Those expecting a robust and enlightened political discourse this primary season are no doubt disappointed with the political theater staged in its place, especially when the country is in such seemingly dire straits. And yet for those concerned about the nation’s crumbling infrastructure, it’s turning into a banner year after all, as the candidates discuss issues ranging from the levees of New Orleans to the bridges of Minneapolis, the steam pipes of Manhattan, and the blackouts of California.
According to a report by the Urban Land Institute, the United States is—absent repairs, improvements, and expansions—racking up an annual infrastructure debt of $170 billion. “Roads, ports, grids, bridges, public transportation, clean energy—infrastructure encompasses a lot of things, none of them very sexy,” said Sarah Williams Goldhagen, architecture critic for The New Republic and a vocal advocate for infrastructure maintenance and improvement. “Is this going to happen? Well, it depends on who gets elected.”
Though at the top of no one’s list of priorities, infrastructure has played a larger role in this primary than in those of the last few decades. Democratic candidates have created far more detailed infrastructure plans than their Republican rivals, including speeches and policy papers, though even John McCain and Ron Paul have spoken out on the topic, most notably following the collapse of the I-35 bridge last summer in Minnesota. Infrastructure issues factor into all of the candidates’ larger economic policy plans.
If there were one, Barack Obama could be called the candidate of infrastructure; at least in much the same way he is called the candidate of hope, given his frequent invocation of infrastructure issues on the stump, much of which was tied to Katrina and directed toward his African-American base but has shifted in recent months to a wider focus on the economy and job creation.

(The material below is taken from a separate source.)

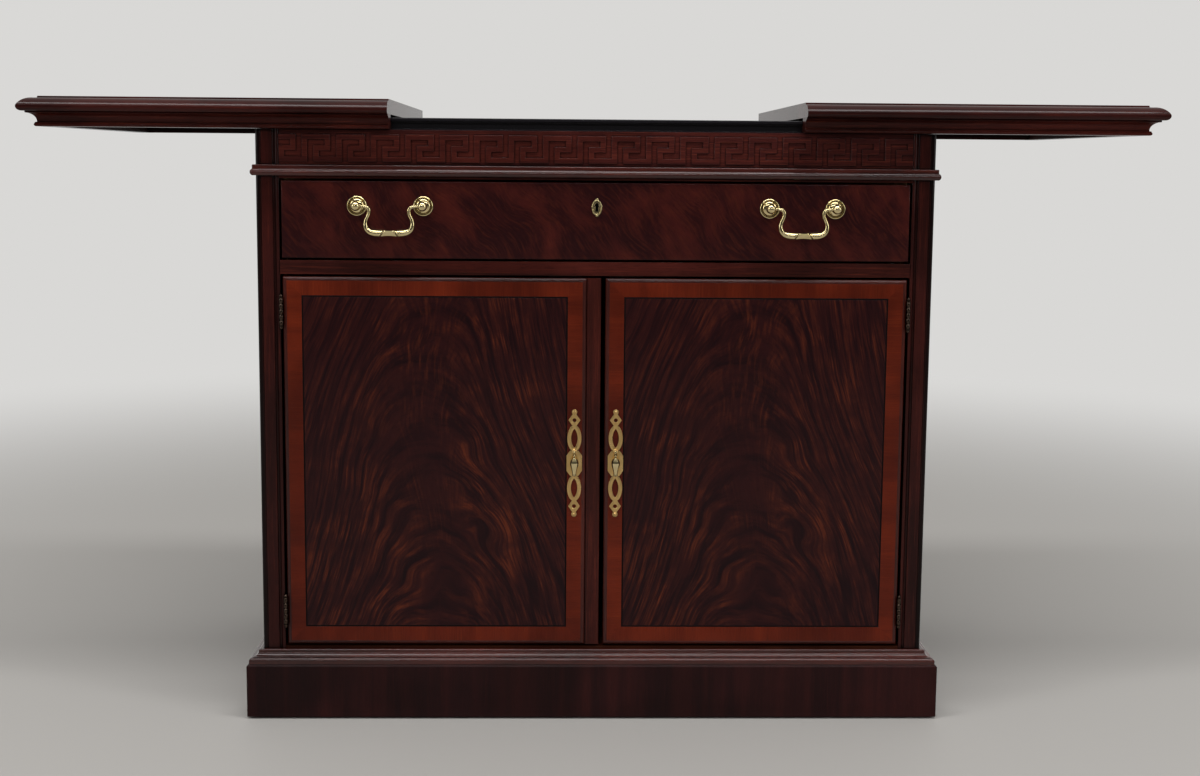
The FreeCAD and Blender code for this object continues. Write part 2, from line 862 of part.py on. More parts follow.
def rounded_path(points, radii):
    """Straight runs joined by tangent arcs, one radius for each inner point."""
    edges = []
    here = points[0]
    for before, corner, after, radius in zip(points, points[1:], points[2:], radii):
        arrive = (corner - before).normalize()
        leave = (after - corner).normalize()
        turn = arrive.getAngle(leave)
        cut = radius * math.tan(turn / 2)
        start = corner - arrive * cut
        end = corner + leave * cut
        bisector = (leave - arrive).normalize()
        through = corner + bisector * (radius / math.cos(turn / 2) - radius)
        edges.append(Part.LineSegment(here, start).toShape())
        edges.append(Part.Arc(start, through, end).toShape())
        here = end
    edges.append(Part.LineSegment(here, points[-1]).toShape())
    return Part.Wire(edges)


def swept(path, radius):
    """A round bar along a smooth path."""
    first = path.Edges[0]
    tangent = first.tangentAt(first.FirstParameter)
    ring = Part.Wire(Part.makeCircle(radius, path.Vertexes[0].Point, tangent))
    return path.makePipeShell([ring], True, False)


def bail(centre_x):
    """A swan-neck bail: two necks that curve in, two arms that flare out and a swelled grip."""
    origin = Vec(centre_x, drawer_face - post_reach, hardware_level)
    half = pull_spacing / 2
    level = bail_pin_radius
    pin_start = half + bail_pin_depth - running_gap
    neck = bail_neck_half_width
    arm = bail_half_width
    drop = bail_drop
    places = [(half - post_ball_radius, 0), (neck, 0), (neck, -drop * 0.26), (arm * 1.02, -drop * 0.66),
              (arm * 0.92, -drop), (0, -drop)]
    radii = [neck * 0.16, neck * 0.3, arm * 0.24, arm * 0.2]
    points = [origin + Vec(x, 0, z) for x, z in places]
    arm_bar = swept(rounded_path(points, radii), bail_wire_radius)
    pin = rod(level, origin + Vec(pin_start, 0, 0), origin + Vec(half - post_ball_radius, 0, 0))
    half_bail = fused([arm_bar, pin])
    other = half_bail.mirror(origin, Vec(1, 0, 0))
    s = bail_swell_radius
    w = bail_wire_radius
    reach = arm * 0.78
    steps = [(0, -reach), (w * 1.02, -reach), ((s * 0.92, -reach * 0.72), (s, -reach * 0.44)),
             (s * 0.72, -reach * 0.3), (s * 0.86, -reach * 0.24), (s * 0.86, reach * 0.24),
             (s * 0.72, reach * 0.3), (s, reach * 0.44), ((s * 0.92, reach * 0.72), (w * 1.02, reach)),
             (0, reach)]
    grip = turned(steps, origin + Vec(0, 0, -drop), Vec(1, 0, 0), Vec(0, 0, 1))
    return fused([half_bail, other, grip])


# Doors. Each function makes the right door.

def door_core():
    """The door board: a moulded edge all round the front and a shallow bed for the veneers."""
    blank = box(door_inner, door_outer, door_face, door_back, door_bottom, door_top)
    edges = [e for e in blank.Edges if e.BoundBox.YMax < door_face + door_edge_radius]
    blank = blank.makeFillet(door_edge_radius, edges)
    return blank.cut(face_field(0, door_face - cut_over))


def face_field(inset, y0):
    """The part of the door's face that the veneers cover, less an inset, as a thin slab from y0."""
    edge = door_edge_width + inset
    return box(door_inner + edge, door_outer - edge, y0, door_face + skin_thickness,
               door_bottom + edge, door_top - edge)


def frame_strips(inset, width):
    """Four mitred strips round the door's face."""
    outer = door_edge_width + inset
    x0, x1 = door_inner + outer, door_outer - outer
    z0, z1 = door_bottom + outer, door_top - outer
    ring = [(x0, z0), (x1, z0), (x1, z1), (x0, z1)]
    sides = [(1, 1), (-1, 1), (-1, -1), (1, -1)]
    inner = [(x + u * width, z + v * width) for (x, z), (u, v) in zip(ring, sides)]
    strips = []
    for i in range(len(ring)):
        j = (i + 1) % len(ring)
        face = outline([ring[i], ring[j], inner[j], inner[i]], lambda x, z: Vec(x, door_face, z))
        strips.append(face.extrude(Vec(0, skin_thickness, 0)))
    return group(strips)


def door_crossband():
    return frame_strips(0, crossband_width)


def door_stringing():
    return frame_strips(crossband_width, stringing_width)


def door_veneer():
    return face_field(crossband_width + stringing_width, door_face)


def door_astragal():
    """The strip on the free edge of the left door, on the right of the middle until it is mirrored."""
    strip = box(door_inner - astragal_width, door_inner, door_face + astragal_setback, door_back,
                door_bottom, door_top)
    edges = [e for e in strip.Edges
             if e.BoundBox.ZLength > astragal_width and e.BoundBox.YMax < door_back - astragal_setback]
    return strip.makeFillet(astragal_round, edges)


def door_strike():
    z1 = door_top - strike_gap
    x0 = catch_offset - strike_length / 2
    return box(x0, x0 + strike_length, door_back, door_back + strike_thickness, z1 - strike_height, z1)


def door_catches():
    y0 = door_back + strike_thickness + strike_gap
    x0 = catch_offset - catch_length / 2
    catch = box(x0, x0 + catch_length, y0, y0 + catch_width,
                drawer_rail_bottom - catch_height, drawer_rail_bottom)
    return group(both_sides(catch))


# Hinges

def hinge_leaf(level, numbers, plate_x0, plate_x1):
    """A hinge leaf with its own knuckles. The plate is cut back where the other leaf's knuckles turn."""
    foot = Vec(hinge_axis_x, hinge_axis_y, level - hinge_leaf_height / 2)
    pitch = hinge_leaf_height / knuckle_count
    end_gap = Vec(0, 0, knuckle_gap)
    pieces = [box(plate_x0, plate_x1, foot.y, foot.y + hinge_leaf_depth, foot.z, foot.z + hinge_leaf_height)]
    head = foot + Vec(0, 0, hinge_leaf_height)
    rooms = [rod(hinge_pin_radius + hinge_pin_gap, foot - end_gap, head + end_gap)]
    for i in range(knuckle_count):
        start = foot + Vec(0, 0, i * pitch)
        end = start + Vec(0, 0, pitch)
        if i in numbers:
            pieces.append(rod(barrel_radius, start + end_gap, end - end_gap))
        else:
            rooms.append(rod(barrel_radius + running_gap, start - end_gap, end + end_gap))
    return fused(pieces).cut(Part.makeCompound(rooms))


def frame_leaf(level):
    return hinge_leaf(level, (0, 2, 4), half_opening - hinge_leaf_thickness, half_opening)


def door_leaf(level):
    return hinge_leaf(level, (1, 3), door_outer, door_outer + hinge_leaf_thickness)


def hinge_frame_leaves():
    leaves = []
    for level in hinge_levels:
        leaves += both_sides(frame_leaf(level))
    return group(leaves)


def door_hinge_leaves():
    return group([door_leaf(level) for level in hinge_levels])


def hinge_pin(level):
    """A pin with a ball finial on a collar at each end."""
    centre = Vec(hinge_axis_x, hinge_axis_y, level)
    half = Vec(0, 0, hinge_leaf_height / 2)
    collar = Vec(0, 0, finial_collar)
    ball = Vec(0, 0, finial_radius * 0.8)
    pieces = [rod(hinge_pin_radius, centre - half - collar, centre + half + collar)]
    for side in (-1, 1):
        end = centre + half * side
        pieces.append(rod(barrel_radius, end, end + collar * side))
        pieces.append(Part.makeSphere(finial_radius, end + (collar + ball) * side))
    return fused(pieces)


def hinge_pins():
    pins = []
    for level in hinge_levels:
        pins += both_sides(hinge_pin(level))
    return group(pins)


# Door pulls

def plate_middle():
    x = door_inner + door_edge_width + crossband_width / 2
    return Vec(x, door_face, door_bottom + door_height * plate_centre_share)


def drop_pivot():
    return plate_middle() + Vec(0, -plate_thickness - drop_reach, plate_half_height * 0.225)


def plate_disc(centre, radius):
    return rod(radius, centre, centre + Vec(0, -plate_thickness, 0))


def plate_polygon(centre, corners):
    face = outline(corners, lambda u, v: centre + Vec(u * plate_half_width, 0, v * plate_half_height))
    return face.extrude(Vec(0, -plate_thickness, 0))


def pierced_plate():
    """An eight-sided middle between two pierced ovals, with a pierced lozenge and a pin disc beyond each."""
    centre = plate_middle()
    w = plate_half_width
    h = plate_half_height
    octagon_shares = [(-0.52, -0.235), (0.52, -0.235), (1.0, -0.14), (1.0, 0.14),
                      (0.52, 0.235), (-0.52, 0.235), (-1.0, 0.14), (-1.0, -0.14)]
    solids = [plate_polygon(centre, octagon_shares)]
    holes = []
    for side in (-1, 1):
        ring = centre + Vec(0, 0, side * h * 0.462)
        solids.append(oval_plate(ring, w * 0.9, h * 0.245, plate_thickness))
        holes.append(oval_plate(ring, w * 0.4, h * 0.172, plate_thickness))
        eye = centre + Vec(0, 0, side * h * 0.8)
        lozenge_shares = [(-0.74, side * 0.8), (-0.2, side * 0.69), (0.2, side * 0.69), (0.74, side * 0.8),
                          (0.2, side * 0.915), (-0.2, side * 0.915)]
        solids.append(plate_polygon(centre, lozenge_shares))
        solids.append(plate_disc(eye, w * 0.56))
        holes.append(plate_disc(eye, w * 0.27))
        solids.append(plate_disc(centre + Vec(0, 0, side * h * 0.95), w * 0.33))
    return fused(solids).cut(Part.makeCompound(holes))


def drop_stud():
    """A stud with a slotted ball end and a cross pin, which carries the drop."""
    pivot = drop_pivot()
    seat = Vec(pivot.x, door_face, pivot.z)
    stud = fused([rod(drop_stud_radius, seat, pivot), Part.makeSphere(drop_ball_radius, pivot)])
    half = drop_slot_width / 2
    room = drop_tab_radius + running_gap
    slot = box(pivot.x - half, pivot.x + half, pivot.y - drop_ball_radius - cut_over, pivot.y + room,
               pivot.z - drop_ball_radius - cut_over, pivot.z + room)
    reach = Vec(drop_ball_radius * 0.8, 0, 0)
    pin = rod(drop_pivot_radius, pivot - reach, pivot + reach)
    return fused([stud.cut(slot), pin])


def door_pull_plate():
    """The pierced plate, its two pins and the stud of the drop."""
    centre = plate_middle()
    pins = [pin_head(centre + Vec(0, -plate_thickness, side * plate_half_height * 0.95), plate_pin_radius)
            for side in (-1, 1)]
    return fused([pierced_plate()] + pins + [drop_stud()])


def door_drop():
    """A pear-shaped drop that hangs by a flat eye from the stud's pin."""
    pivot = drop_pivot()
    length = drop_length
    r = drop_radius
    top = drop_ball_radius + 2 * running_gap
    steps = [(0, top), (r * 0.22, top), ((r * 0.36, length * 0.2), (r * 0.62, length * 0.3)),
             ((r, length * 0.44), (r * 0.72, length * 0.62)),
             ((r * 0.5, length * 0.78), (r * 0.46, length * 0.93)),
             (r * 0.3, length * 0.96), (r * 0.18, length), (0, length)]
    pear = turned(steps, pivot, Vec(0, 0, -1), Vec(1, 0, 0))
    half = drop_tab_thickness / 2
    depth = r * 0.22
    eye = rod(drop_tab_radius, pivot - Vec(half, 0, 0), pivot + Vec(half, 0, 0))
    tab = box(pivot.x - half, pivot.x + half, pivot.y - depth, pivot.y + depth,
              pivot.z - top - cut_over, pivot.z)
    hole = rod(drop_pivot_radius + drop_pivot_gap, pivot - Vec(r, 0, 0), pivot + Vec(r, 0, 0))
    return fused([pear, eye, tab]).cut(hole)


# Shelf

def shelf():
    z0 = shelf_level() - shelf_thickness / 2
    half = half_inside - shelf_end_gap
    return box(-half, half, front + shelf_setback, inside_back - shelf_end_gap, z0, z0 + shelf_thickness)


def shelf_pins():
    z = shelf_level() - shelf_thickness / 2 - shelf_pin_radius
    pins = []
    for y in shelf_pin_places():
        start = Vec(half_inside - shelf_pin_length, y, z)
        end = Vec(half_inside + shelf_pin_depth, y, z)
        pins += both_sides(rod(shelf_pin_radius, start, end))
    return group(pins)


# Every node by name

nodes = {
    "plinth_boards": plinth_boards(),
    "base_mouldings": base_mouldings(),
    "corner_blocks": corner_blocks(),
    "floor_glides": floor_glides(),
    "cabinet_floor": cabinet_floor(),
    "side_panels": side_panels(),
    "front_posts": front_posts(),
    "back_panel": back_panel(),
    "frieze_board": frieze_board(),
    "frieze_fret": frieze_fret(),
    "waist_mouldings": waist_mouldings(),
    "waist_rail": waist_rail(),
    "drawer_rail": drawer_rail(),
    "dust_panel": dust_slab(),
    "drawer_runners": drawer_runners(),
    "drawer_kickers": drawer_kickers(),
    "sub_top": sub_top(),
    "serving_top": serving_top(),
    "slide_tracks": slide_tracks(),
    "shelf": shelf(),
    "shelf_pins": shelf_pins(),
    "hinge_frame_leaves": hinge_frame_leaves(),
    "hinge_pins": hinge_pins(),
    "door_catches": door_catches(),
    "drawer_front": drawer_front(),
    "drawer_sides": drawer_sides(),
    "drawer_back": drawer_back(),
    "drawer_bottom": drawer_bottom_slab(),
    "drawer_lock": drawer_lock(),
    "drawer_lock_bolt": lock_bolt(),
    "keyhole_escutcheon": keyhole_escutcheon(),
    "pull_rosettes": pull_rosettes(),
    "pull_posts": pull_posts(),
}
for side, x in zip(("left", "right"), pull_places()):
    nodes[side + "_pull_bail"] = bail(x)

leaf_pieces = {
    "slab": leaf_slab(),
    "mouldings": leaf_mouldings(),
    "back_rail": leaf_back_rail(),
    "runners": leaf_runners(),
}
door_pieces = {
    "core": door_core(),
    "crossband": door_crossband(),
    "stringing": door_stringing(),
    "veneer": door_veneer(),
    "hinge_leaves": door_hinge_leaves(),
    "pull_plate": door_pull_plate(),
    "strike": door_strike(),
    "drop": door_drop(),
}
for piece, shape in leaf_pieces.items():
    nodes["right_leaf_" + piece] = shape
    nodes["left_leaf_" + piece] = mirrored(shape)
for piece, shape in door_pieces.items():
    nodes["right_door_" + piece] = shape
    nodes["left_door_" + piece] = mirrored(shape)
nodes["left_door_astragal"] = mirrored(door_astragal())

for name, shape in nodes.items():
    shape.exportStep("parts/" + name + ".step")
print(len(nodes), "nodes,", sum(len(shape.Solids) for shape in nodes.values()), "solids")
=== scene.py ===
# %% [markdown]
# A mahogany server, dressed for its picture
#
# The frame that this script loads holds every board, rail and hinge at its real size.
# What is left to do here is what a finisher and a brass founder do: give each wood its
# figure and its lacquer, and give each casting the soft edges that come out of the sand.
# Everything is in metres, with the floor at z = 0 and the doors facing -Y.

# %% The frame
import math
import bmesh
import bpy
import numpy as np
from mathutils import Matrix, Vector


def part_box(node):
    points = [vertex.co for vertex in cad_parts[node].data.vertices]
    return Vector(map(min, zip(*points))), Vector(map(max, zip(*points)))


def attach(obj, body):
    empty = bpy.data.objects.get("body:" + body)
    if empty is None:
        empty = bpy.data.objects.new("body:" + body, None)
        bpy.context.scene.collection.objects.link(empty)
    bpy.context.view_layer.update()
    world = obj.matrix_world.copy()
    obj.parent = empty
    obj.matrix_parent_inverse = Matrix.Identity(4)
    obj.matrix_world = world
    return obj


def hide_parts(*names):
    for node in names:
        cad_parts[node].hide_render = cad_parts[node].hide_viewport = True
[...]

To that end, Obama has proposed an Infrastructure Reinvestment Bank, which he unveiled in February. The bank would start with $60 billion from federal coffers—skimmed off shrunken Iraq expenditures—that would be leveraged through public-private partnerships to create $500 billion in infrastructural investment.
That money would go to strengthening the “core” infrastructure of roads, airports, dams, and the like; high-speed rail; traffic mitigation and transit-oriented development; clean, domestic energy production and research; and rebuilding and improving the Gulf Coast and river-borne transportation.
Hillary Clinton, as on many other Democratic policy points, shares many ideas with Obama. The key difference may be their approach. Clinton unveiled her plan last summer, a week after the bridge collapsed, though it has not come up much since. She does, however, have deeper policy experience and government savvy.
Clinton calls for a more detailed, less blanket approach. Given the timing of her plan, she would create a $10 billion Emergency Repair Fund to address the nation’s most imperiled (and imperiling) infrastructure as well as $250 billion in federal grants for additional study and repairs. Public transit funding would increase by $1.5 billion per year, and she would increase focus on transit-oriented development and intra-city rail links. Her plan pushes for congestion-pricing schemes and modernized ports, as well as nationwide, next-generation broadband. On the flip side, she has endorsed the gas tax holiday.
John McCain has yet to make any specific infrastructure prescriptions, with the exception of developing alternative fuels and “strengthening” our infrastructure against terrorist attacks. Following the bridge collapse, McCain did say that the federal government spends too many tax dollars on “pork-barrel projects” instead of maintenance on existing infrastructure, though gave no details on how he would make the shift. (The McCain campaign did not return calls for comment.) And the crypto-Libertarian Republican candidate Ron Paul would sooner privatize everything. As he wrote in an essay entitled “Aging Infrastructure,” “In a government-controlled model, infrastructure is nothing but a cumbersome liability.”
With all this talk of infrastructure, will any of it matter when the eventual winner enters office next January, or is it all just a bunch of electioneering? “There’s a little bit of talk, but it’s not enough to make me think they’re serious or that it’s a top ten priority,” Urban Land Institute president Richard Rosan said. “My impression is, they’re just not very worried about it.”